Dataset extract
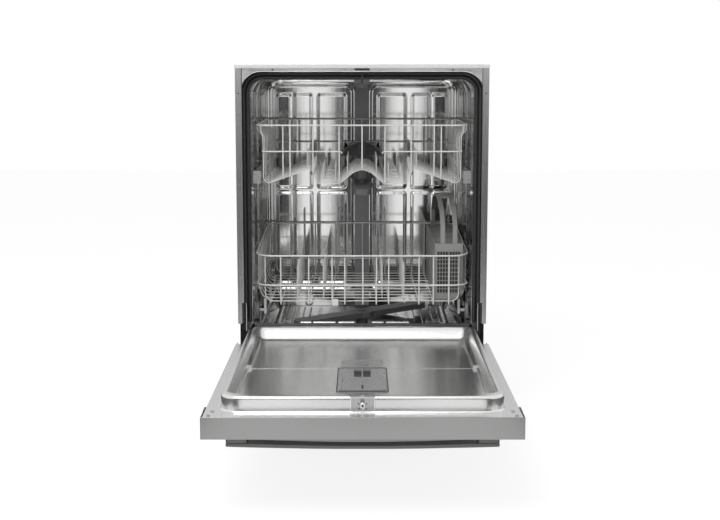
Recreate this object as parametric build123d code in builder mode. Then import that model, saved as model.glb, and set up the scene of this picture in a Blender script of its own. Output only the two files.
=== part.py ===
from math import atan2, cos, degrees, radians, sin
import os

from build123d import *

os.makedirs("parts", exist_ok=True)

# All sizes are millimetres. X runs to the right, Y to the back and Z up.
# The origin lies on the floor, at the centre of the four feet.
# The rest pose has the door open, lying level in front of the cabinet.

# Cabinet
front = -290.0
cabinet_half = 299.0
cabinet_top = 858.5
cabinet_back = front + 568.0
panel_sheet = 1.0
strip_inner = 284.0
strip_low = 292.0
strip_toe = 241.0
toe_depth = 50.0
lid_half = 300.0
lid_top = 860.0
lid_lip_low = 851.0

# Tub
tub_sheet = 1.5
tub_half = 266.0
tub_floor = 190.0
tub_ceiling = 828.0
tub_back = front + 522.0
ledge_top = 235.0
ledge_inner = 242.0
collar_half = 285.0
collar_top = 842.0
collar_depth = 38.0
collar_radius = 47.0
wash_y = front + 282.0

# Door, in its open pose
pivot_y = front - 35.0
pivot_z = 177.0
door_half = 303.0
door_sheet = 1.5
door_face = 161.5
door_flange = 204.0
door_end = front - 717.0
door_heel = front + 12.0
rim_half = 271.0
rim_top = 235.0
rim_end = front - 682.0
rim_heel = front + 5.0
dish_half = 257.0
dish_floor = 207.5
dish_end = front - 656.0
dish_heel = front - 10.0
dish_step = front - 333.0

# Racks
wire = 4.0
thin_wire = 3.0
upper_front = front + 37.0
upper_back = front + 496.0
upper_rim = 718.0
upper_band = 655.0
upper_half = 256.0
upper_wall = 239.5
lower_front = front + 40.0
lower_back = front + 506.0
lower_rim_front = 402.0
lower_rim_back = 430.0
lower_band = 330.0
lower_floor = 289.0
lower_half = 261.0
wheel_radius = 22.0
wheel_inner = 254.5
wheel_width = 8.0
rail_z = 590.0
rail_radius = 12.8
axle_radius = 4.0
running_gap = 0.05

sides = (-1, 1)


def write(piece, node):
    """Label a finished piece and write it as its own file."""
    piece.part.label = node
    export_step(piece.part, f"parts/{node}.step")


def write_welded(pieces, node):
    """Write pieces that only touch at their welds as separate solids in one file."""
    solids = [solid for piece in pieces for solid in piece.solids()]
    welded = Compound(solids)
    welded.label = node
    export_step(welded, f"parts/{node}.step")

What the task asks
Repeat every line of the data, exactly and in full.

Output below
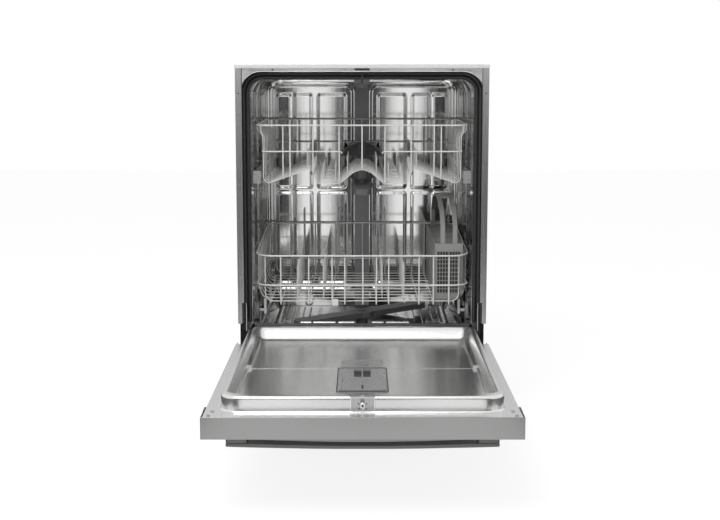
Recreate this object as parametric build123d code in builder mode. Then import that model, saved as model.glb, and set up the scene of this picture in a Blender script of its own. Output only the two files.
=== part.py ===
from math import atan2, cos, degrees, radians, sin
import os

from build123d import *

os.makedirs("parts", exist_ok=True)

# All sizes are millimetres. X runs to the right, Y to the back and Z up.
# The origin lies on the floor, at the centre of the four feet.
# The rest pose has the door open, lying level in front of the cabinet.

# Cabinet
front = -290.0
cabinet_half = 299.0
cabinet_top = 858.5
cabinet_back = front + 568.0
panel_sheet = 1.0
strip_inner = 284.0
strip_low = 292.0
strip_toe = 241.0
toe_depth = 50.0
lid_half = 300.0
lid_top = 860.0
lid_lip_low = 851.0

# Tub
tub_sheet = 1.5
tub_half = 266.0
tub_floor = 190.0
tub_ceiling = 828.0
tub_back = front + 522.0
ledge_top = 235.0
ledge_inner = 242.0
collar_half = 285.0
collar_top = 842.0
collar_depth = 38.0
collar_radius = 47.0
wash_y = front + 282.0

# Door, in its open pose
pivot_y = front - 35.0
pivot_z = 177.0
door_half = 303.0
door_sheet = 1.5
door_face = 161.5
door_flange = 204.0
door_end = front - 717.0
door_heel = front + 12.0
rim_half = 271.0
rim_top = 235.0
rim_end = front - 682.0
rim_heel = front + 5.0
dish_half = 257.0
dish_floor = 207.5
dish_end = front - 656.0
dish_heel = front - 10.0
dish_step = front - 333.0

# Racks
wire = 4.0
thin_wire = 3.0
upper_front = front + 37.0
upper_back = front + 496.0
upper_rim = 718.0
upper_band = 655.0
upper_half = 256.0
upper_wall = 239.5
lower_front = front + 40.0
lower_back = front + 506.0
lower_rim_front = 402.0
lower_rim_back = 430.0
lower_band = 330.0
lower_floor = 289.0
lower_half = 261.0
wheel_radius = 22.0
wheel_inner = 254.5
wheel_width = 8.0
rail_z = 590.0
rail_radius = 12.8
axle_radius = 4.0
running_gap = 0.05

sides = (-1, 1)


def write(piece, node):
    """Label a finished piece and write it as its own file."""
    piece.part.label = node
    export_step(piece.part, f"parts/{node}.step")


def write_welded(pieces, node):
    """Write pieces that only touch at their welds as separate solids in one file."""
    solids = [solid for piece in pieces for solid in piece.solids()]
    welded = Compound(solids)
    welded.label = node
    export_step(welded, f"parts/{node}.step")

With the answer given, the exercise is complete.